Work to complete: Restate each of the lines given below, word for word.

Material provided:
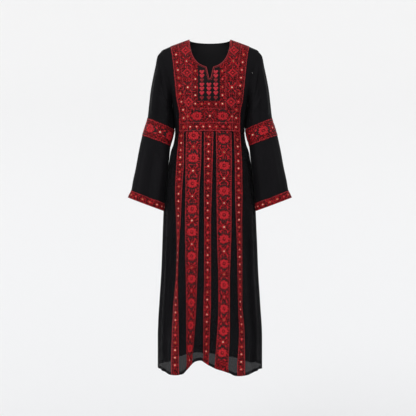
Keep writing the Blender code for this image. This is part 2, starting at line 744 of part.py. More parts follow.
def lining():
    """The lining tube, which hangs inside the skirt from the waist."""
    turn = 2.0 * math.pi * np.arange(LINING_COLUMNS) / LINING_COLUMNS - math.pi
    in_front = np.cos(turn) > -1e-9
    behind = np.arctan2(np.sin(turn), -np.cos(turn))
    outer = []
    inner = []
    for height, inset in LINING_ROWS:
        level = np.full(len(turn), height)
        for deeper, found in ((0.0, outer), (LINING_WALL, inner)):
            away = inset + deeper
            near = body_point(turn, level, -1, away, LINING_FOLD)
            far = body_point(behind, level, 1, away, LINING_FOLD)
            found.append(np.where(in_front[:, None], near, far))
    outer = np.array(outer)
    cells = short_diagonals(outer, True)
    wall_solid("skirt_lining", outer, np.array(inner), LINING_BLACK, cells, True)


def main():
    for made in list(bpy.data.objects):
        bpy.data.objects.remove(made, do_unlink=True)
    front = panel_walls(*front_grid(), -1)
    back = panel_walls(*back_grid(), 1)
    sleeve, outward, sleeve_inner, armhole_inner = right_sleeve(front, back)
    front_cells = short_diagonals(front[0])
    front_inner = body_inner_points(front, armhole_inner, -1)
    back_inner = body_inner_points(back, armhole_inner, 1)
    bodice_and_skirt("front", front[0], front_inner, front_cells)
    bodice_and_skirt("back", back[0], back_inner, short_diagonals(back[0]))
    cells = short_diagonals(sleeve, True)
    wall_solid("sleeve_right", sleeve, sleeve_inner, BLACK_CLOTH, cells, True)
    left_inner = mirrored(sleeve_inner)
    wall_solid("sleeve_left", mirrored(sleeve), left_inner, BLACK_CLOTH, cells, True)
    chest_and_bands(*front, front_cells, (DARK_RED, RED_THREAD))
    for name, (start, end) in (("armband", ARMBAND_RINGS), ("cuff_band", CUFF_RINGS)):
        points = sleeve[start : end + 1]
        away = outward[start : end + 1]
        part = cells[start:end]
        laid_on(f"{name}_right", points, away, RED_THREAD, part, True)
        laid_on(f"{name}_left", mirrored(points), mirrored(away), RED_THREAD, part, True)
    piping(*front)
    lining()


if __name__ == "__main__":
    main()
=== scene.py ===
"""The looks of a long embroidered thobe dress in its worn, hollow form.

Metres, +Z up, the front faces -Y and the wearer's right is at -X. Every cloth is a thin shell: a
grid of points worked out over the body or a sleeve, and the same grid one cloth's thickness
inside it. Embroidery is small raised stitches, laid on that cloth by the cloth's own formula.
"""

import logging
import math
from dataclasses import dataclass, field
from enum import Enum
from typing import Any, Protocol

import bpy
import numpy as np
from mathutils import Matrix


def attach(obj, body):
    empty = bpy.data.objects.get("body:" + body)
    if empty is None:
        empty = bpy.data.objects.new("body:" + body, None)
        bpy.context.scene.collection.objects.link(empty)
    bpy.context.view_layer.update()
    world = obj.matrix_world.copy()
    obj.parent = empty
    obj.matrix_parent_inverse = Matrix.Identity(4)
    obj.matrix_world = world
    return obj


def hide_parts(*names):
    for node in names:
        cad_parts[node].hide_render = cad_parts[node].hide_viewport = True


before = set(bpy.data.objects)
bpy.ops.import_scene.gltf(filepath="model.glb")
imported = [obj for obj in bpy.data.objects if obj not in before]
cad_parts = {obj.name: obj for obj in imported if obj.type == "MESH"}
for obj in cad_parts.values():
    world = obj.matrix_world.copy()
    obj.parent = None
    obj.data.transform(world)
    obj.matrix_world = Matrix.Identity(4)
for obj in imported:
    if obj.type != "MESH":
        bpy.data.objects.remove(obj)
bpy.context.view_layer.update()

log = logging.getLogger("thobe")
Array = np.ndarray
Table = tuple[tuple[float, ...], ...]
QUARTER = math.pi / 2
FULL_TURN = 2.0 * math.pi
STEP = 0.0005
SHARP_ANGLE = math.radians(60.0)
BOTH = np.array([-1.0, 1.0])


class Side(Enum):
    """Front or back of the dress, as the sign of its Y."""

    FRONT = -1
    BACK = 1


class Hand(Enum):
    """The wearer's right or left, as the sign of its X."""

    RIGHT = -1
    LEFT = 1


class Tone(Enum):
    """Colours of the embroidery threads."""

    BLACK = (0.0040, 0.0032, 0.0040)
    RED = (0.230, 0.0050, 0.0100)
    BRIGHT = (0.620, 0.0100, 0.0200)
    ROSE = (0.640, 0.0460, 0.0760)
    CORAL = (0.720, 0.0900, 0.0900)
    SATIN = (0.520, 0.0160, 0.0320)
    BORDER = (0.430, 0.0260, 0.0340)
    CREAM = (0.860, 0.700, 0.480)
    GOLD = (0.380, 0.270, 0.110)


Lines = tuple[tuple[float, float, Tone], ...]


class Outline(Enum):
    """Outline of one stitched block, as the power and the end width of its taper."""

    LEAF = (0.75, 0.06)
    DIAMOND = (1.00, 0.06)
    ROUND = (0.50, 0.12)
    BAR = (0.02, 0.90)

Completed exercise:
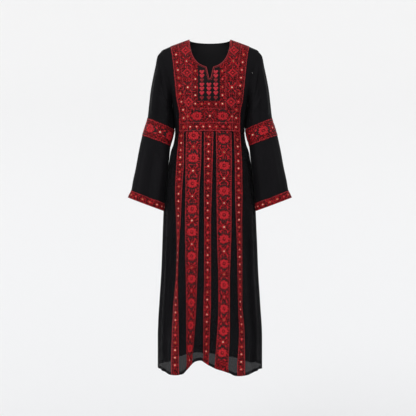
Keep writing the Blender code for this image. This is part 2, starting at line 744 of part.py. More parts follow.
def lining():
    """The lining tube, which hangs inside the skirt from the waist."""
    turn = 2.0 * math.pi * np.arange(LINING_COLUMNS) / LINING_COLUMNS - math.pi
    in_front = np.cos(turn) > -1e-9
    behind = np.arctan2(np.sin(turn), -np.cos(turn))
    outer = []
    inner = []
    for height, inset in LINING_ROWS:
        level = np.full(len(turn), height)
        for deeper, found in ((0.0, outer), (LINING_WALL, inner)):
            away = inset + deeper
            near = body_point(turn, level, -1, away, LINING_FOLD)
            far = body_point(behind, level, 1, away, LINING_FOLD)
            found.append(np.where(in_front[:, None], near, far))
    outer = np.array(outer)
    cells = short_diagonals(outer, True)
    wall_solid("skirt_lining", outer, np.array(inner), LINING_BLACK, cells, True)


def main():
    for made in list(bpy.data.objects):
        bpy.data.objects.remove(made, do_unlink=True)
    front = panel_walls(*front_grid(), -1)
    back = panel_walls(*back_grid(), 1)
    sleeve, outward, sleeve_inner, armhole_inner = right_sleeve(front, back)
    front_cells = short_diagonals(front[0])
    front_inner = body_inner_points(front, armhole_inner, -1)
    back_inner = body_inner_points(back, armhole_inner, 1)
    bodice_and_skirt("front", front[0], front_inner, front_cells)
    bodice_and_skirt("back", back[0], back_inner, short_diagonals(back[0]))
    cells = short_diagonals(sleeve, True)
    wall_solid("sleeve_right", sleeve, sleeve_inner, BLACK_CLOTH, cells, True)
    left_inner = mirrored(sleeve_inner)
    wall_solid("sleeve_left", mirrored(sleeve), left_inner, BLACK_CLOTH, cells, True)
    chest_and_bands(*front, front_cells, (DARK_RED, RED_THREAD))
    for name, (start, end) in (("armband", ARMBAND_RINGS), ("cuff_band", CUFF_RINGS)):
        points = sleeve[start : end + 1]
        away = outward[start : end + 1]
        part = cells[start:end]
        laid_on(f"{name}_right", points, away, RED_THREAD, part, True)
        laid_on(f"{name}_left", mirrored(points), mirrored(away), RED_THREAD, part, True)
    piping(*front)
    lining()


if __name__ == "__main__":
    main()
=== scene.py ===
"""The looks of a long embroidered thobe dress in its worn, hollow form.

Metres, +Z up, the front faces -Y and the wearer's right is at -X. Every cloth is a thin shell: a
grid of points worked out over the body or a sleeve, and the same grid one cloth's thickness
inside it. Embroidery is small raised stitches, laid on that cloth by the cloth's own formula.
"""

import logging
import math
from dataclasses import dataclass, field
from enum import Enum
from typing import Any, Protocol

import bpy
import numpy as np
from mathutils import Matrix


def attach(obj, body):
    empty = bpy.data.objects.get("body:" + body)
    if empty is None:
        empty = bpy.data.objects.new("body:" + body, None)
        bpy.context.scene.collection.objects.link(empty)
    bpy.context.view_layer.update()
    world = obj.matrix_world.copy()
    obj.parent = empty
    obj.matrix_parent_inverse = Matrix.Identity(4)
    obj.matrix_world = world
    return obj


def hide_parts(*names):
    for node in names:
        cad_parts[node].hide_render = cad_parts[node].hide_viewport = True


before = set(bpy.data.objects)
bpy.ops.import_scene.gltf(filepath="model.glb")
imported = [obj for obj in bpy.data.objects if obj not in before]
cad_parts = {obj.name: obj for obj in imported if obj.type == "MESH"}
for obj in cad_parts.values():
    world = obj.matrix_world.copy()
    obj.parent = None
    obj.data.transform(world)
    obj.matrix_world = Matrix.Identity(4)
for obj in imported:
    if obj.type != "MESH":
        bpy.data.objects.remove(obj)
bpy.context.view_layer.update()

log = logging.getLogger("thobe")
Array = np.ndarray
Table = tuple[tuple[float, ...], ...]
QUARTER = math.pi / 2
FULL_TURN = 2.0 * math.pi
STEP = 0.0005
SHARP_ANGLE = math.radians(60.0)
BOTH = np.array([-1.0, 1.0])


class Side(Enum):
    """Front or back of the dress, as the sign of its Y."""

    FRONT = -1
    BACK = 1


class Hand(Enum):
    """The wearer's right or left, as the sign of its X."""

    RIGHT = -1
    LEFT = 1


class Tone(Enum):
    """Colours of the embroidery threads."""

    BLACK = (0.0040, 0.0032, 0.0040)
    RED = (0.230, 0.0050, 0.0100)
    BRIGHT = (0.620, 0.0100, 0.0200)
    ROSE = (0.640, 0.0460, 0.0760)
    CORAL = (0.720, 0.0900, 0.0900)
    SATIN = (0.520, 0.0160, 0.0320)
    BORDER = (0.430, 0.0260, 0.0340)
    CREAM = (0.860, 0.700, 0.480)
    GOLD = (0.380, 0.270, 0.110)


Lines = tuple[tuple[float, float, Tone], ...]


class Outline(Enum):
    """Outline of one stitched block, as the power and the end width of its taper."""

    LEAF = (0.75, 0.06)
    DIAMOND = (1.00, 0.06)
    ROUND = (0.50, 0.12)
    BAR = (0.02, 0.90)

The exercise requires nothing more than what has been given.